22.  The 20 million Mexican free-tails from Bracken Cave, Texas eat approximately 200 tons of insects nightly.

23.   Tropical bats are key elements in rain forest ecosystems which rely on them to pollinate flowers and disperse seeds for countless trees and shrubs.

24.  In the wild, important agricultural plants, from bananas, breadfruit and mangoes to cashews, dates, and figs rely on bats for pollination and seed dispersal.

25.  Tequila is produced from agave plants whose seed production drops to 1/3,000th of normal without bat pollinators.

26.   Desert ecosystems rely on nectar-feeding bats as primary pollinators of giant cacti, including the famous organ pipe and saguaro of Arizona.

27.   Bat droppings in caves support whole ecosystems of unique organisms, including bacteria useful in detoxifying wastes, improving detergents, and producing gasohol and antibiotics.

28.   An anticoagulant from vampire bat saliva may soon be used to treat human heart patients.  Contrary to popular misconception, bats are not blind, do not become entangled in human hair, and seldom transmit disease to other animals or humans.

29.  All mammals can contract rabies; however, even the less than a half of one percent of bats that do, normally bite only in self-defense and pose little threat to people who do not handle them.

30.   Bats are exceptionally vulnerable to extinction, in part because they are the slowest reproducing mammals on earth for their size, most producing only one young annually.

31.  More than 50% of American bat species are in sever decline or already listed as endangered.  Losses are occurring at alarming rates worldwide.

32. Loss of bats increases demand for chemical pesticides, can jeopardize whole ecosystems of other animal and plant species and can harm human economies.

33. The young bats, known as pups, are born in spring.
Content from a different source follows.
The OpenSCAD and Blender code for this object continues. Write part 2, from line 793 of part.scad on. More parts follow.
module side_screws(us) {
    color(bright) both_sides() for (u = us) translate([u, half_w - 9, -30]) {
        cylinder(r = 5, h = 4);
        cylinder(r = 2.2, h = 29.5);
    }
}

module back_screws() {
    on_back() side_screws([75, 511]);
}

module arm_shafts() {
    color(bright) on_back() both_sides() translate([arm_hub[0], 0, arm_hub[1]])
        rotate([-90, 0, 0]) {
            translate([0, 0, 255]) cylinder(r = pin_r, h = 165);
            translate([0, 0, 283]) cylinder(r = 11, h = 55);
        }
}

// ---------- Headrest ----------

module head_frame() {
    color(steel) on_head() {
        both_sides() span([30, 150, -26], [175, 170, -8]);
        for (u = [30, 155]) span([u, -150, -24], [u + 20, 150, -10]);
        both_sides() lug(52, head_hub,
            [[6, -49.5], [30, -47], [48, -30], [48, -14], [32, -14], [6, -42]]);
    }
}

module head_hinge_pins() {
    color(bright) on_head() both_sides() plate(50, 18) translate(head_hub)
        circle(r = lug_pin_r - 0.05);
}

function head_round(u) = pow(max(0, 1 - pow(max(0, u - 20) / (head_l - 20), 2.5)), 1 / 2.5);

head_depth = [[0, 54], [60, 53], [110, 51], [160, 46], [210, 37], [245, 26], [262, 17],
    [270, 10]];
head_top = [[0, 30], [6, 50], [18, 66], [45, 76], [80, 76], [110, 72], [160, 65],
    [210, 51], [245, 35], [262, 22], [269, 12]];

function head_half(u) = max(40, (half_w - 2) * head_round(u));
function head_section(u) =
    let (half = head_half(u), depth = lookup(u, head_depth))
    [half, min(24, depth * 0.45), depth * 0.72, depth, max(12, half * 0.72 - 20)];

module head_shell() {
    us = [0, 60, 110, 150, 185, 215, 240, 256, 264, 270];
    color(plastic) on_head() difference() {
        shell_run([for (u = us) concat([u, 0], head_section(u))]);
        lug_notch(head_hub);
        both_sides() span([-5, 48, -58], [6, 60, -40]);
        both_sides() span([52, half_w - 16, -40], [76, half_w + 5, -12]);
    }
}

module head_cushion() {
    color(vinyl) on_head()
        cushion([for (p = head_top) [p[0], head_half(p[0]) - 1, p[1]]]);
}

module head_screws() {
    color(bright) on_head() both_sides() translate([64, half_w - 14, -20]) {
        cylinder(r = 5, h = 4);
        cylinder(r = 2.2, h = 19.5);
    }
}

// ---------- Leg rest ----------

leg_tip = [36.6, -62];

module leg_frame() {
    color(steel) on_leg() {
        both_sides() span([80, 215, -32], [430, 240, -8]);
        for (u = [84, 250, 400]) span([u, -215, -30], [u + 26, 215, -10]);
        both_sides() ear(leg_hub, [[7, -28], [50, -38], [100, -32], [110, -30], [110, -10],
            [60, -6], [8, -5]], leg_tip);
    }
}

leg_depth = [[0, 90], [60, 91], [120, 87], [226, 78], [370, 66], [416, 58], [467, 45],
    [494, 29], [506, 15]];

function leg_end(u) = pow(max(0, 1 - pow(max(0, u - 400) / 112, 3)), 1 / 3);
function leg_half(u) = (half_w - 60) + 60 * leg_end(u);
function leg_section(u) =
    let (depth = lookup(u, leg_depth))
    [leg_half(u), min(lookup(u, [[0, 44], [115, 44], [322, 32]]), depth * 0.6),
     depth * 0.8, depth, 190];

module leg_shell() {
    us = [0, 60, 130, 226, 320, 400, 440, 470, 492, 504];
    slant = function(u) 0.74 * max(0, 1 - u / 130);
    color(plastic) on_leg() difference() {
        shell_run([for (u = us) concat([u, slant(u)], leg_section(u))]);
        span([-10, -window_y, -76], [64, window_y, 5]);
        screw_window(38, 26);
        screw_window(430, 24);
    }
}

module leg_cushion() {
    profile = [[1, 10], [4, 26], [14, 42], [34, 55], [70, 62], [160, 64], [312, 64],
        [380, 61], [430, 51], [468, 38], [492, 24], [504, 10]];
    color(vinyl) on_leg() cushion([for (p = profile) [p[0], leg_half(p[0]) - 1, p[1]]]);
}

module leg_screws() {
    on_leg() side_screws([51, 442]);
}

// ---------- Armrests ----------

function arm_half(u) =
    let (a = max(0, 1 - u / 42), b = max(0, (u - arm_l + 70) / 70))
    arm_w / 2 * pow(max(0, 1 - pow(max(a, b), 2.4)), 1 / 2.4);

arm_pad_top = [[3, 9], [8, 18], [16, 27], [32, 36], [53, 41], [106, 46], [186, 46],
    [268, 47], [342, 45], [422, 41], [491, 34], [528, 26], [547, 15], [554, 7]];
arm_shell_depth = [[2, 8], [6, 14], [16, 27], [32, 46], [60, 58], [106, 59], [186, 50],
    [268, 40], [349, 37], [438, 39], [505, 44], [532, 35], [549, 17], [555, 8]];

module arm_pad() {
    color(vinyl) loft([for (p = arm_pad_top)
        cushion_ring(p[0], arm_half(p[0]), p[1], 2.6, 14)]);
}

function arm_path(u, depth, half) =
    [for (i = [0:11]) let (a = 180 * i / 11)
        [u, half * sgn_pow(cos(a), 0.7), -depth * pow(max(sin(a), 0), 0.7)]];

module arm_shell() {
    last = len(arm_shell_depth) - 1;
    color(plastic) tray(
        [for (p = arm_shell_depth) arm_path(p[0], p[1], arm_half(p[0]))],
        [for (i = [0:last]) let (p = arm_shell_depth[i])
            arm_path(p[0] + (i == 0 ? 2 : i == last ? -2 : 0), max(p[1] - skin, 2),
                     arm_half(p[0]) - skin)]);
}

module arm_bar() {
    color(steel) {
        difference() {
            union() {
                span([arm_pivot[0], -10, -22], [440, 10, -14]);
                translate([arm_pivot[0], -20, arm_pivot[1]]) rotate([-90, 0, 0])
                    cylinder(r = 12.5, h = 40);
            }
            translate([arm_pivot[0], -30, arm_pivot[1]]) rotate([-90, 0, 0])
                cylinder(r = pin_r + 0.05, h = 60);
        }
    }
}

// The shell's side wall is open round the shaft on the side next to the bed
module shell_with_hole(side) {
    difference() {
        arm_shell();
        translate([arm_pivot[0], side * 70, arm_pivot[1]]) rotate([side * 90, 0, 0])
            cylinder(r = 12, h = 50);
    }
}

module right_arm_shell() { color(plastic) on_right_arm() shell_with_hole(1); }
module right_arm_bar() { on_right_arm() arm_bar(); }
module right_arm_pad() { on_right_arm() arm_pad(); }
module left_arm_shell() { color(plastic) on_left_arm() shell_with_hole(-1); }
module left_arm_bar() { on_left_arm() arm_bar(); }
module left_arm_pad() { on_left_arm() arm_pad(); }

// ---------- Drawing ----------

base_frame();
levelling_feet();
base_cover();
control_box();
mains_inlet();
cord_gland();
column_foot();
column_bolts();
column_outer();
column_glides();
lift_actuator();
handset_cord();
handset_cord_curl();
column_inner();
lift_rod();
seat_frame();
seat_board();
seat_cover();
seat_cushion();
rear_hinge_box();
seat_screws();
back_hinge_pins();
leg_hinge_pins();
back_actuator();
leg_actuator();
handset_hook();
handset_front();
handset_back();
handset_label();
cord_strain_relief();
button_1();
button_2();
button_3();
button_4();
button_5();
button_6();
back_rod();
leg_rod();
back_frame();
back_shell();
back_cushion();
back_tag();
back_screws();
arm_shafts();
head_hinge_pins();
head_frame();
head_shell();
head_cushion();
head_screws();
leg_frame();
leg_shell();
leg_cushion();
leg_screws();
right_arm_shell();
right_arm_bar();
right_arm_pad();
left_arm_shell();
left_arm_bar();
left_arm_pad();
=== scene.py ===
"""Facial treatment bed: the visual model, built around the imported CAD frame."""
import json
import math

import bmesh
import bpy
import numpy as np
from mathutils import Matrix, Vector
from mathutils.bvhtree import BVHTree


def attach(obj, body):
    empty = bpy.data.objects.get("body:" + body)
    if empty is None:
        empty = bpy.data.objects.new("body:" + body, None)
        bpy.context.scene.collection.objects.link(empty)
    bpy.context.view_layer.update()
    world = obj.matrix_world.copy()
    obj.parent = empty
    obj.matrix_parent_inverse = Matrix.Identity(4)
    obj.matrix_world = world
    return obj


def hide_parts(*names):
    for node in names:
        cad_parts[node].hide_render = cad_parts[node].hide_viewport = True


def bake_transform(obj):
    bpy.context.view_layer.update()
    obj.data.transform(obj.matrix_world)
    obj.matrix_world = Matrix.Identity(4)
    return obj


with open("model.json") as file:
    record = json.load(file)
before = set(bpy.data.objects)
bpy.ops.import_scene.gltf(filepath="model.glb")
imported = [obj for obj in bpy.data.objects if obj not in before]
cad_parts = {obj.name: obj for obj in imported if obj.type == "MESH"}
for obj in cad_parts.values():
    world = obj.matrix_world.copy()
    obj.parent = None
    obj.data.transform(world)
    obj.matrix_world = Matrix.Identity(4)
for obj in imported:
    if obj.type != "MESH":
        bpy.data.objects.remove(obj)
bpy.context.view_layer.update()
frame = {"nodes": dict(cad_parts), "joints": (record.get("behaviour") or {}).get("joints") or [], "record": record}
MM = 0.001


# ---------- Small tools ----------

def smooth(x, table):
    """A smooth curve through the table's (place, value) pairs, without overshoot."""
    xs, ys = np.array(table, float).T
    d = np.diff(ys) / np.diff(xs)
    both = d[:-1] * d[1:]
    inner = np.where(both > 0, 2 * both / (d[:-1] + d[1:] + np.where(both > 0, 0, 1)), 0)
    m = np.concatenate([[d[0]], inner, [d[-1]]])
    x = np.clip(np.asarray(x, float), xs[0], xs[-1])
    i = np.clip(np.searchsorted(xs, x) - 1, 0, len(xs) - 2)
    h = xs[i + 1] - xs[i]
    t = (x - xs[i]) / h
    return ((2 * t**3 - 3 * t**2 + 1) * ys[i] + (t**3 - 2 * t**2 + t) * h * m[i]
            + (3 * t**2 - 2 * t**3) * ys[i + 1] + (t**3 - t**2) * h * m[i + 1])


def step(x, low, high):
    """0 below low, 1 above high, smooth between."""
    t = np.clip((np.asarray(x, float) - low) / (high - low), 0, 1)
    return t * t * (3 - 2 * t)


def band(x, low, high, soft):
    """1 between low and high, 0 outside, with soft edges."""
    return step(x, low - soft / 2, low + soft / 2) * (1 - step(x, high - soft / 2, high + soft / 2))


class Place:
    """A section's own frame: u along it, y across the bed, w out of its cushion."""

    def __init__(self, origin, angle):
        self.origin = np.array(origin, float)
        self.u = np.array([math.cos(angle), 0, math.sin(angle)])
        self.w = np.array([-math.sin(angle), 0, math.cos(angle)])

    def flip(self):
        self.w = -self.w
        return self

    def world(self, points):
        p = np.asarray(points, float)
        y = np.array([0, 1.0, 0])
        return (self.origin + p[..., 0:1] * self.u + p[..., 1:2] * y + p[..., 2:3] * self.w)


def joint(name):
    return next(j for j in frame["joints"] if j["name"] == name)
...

The newborn bats are blind and furless and are nursed by their mother until they are 6 weeks old.  Young bats begin to fly by the time they are a month old.

34. Bats  are unique they are classified in their own special order of mammals, called Chiroptera.  Chiroptera means “hand-wing,” referring to how the finger bones of a bat support its wings.

35. Agricultural plants from bananas to cashews, dates, and figs rely on bats for pollination and seed dispersal.

36. Like humans, bats  are mammals.  Bats are the only mammals that actually  fly, flapping their wings to propel them in flight. Some mammals, such as flying squirrels, only glide rather than fly.

37. Because they consume quantities of “bugs” such as mosquitoes,  bats are a natural form of insect control.  For instance, one little brown bat can catch 600 mosquitoes or more an hour.

38. Bats have been around a long time, since the age of dinosaurs.  Ancient bats resembled those living today.  Except for the most extreme desert and polar regions, bats today live in almost every kind of habitat worldwide.

39. Bats have some amazing abilities:
Mexican free-tailed bats can fly 10,000 feet high. Townsend’s-big eared bats can pluck insects from foliage.

40. Hibernating little brown bats can stop breathing for almost an hour during hibernation to reduce their energy needs.

41. Fishing bats have an echolocation system so sophisticated they can detect a minnow’s fin as fine as a human hair.

42.  The Honduran white bat, a colorful snow-white bat with yellow nose and ears, cuts  large leaves to make “tents” to protect its small colonies from drenching jungle rains.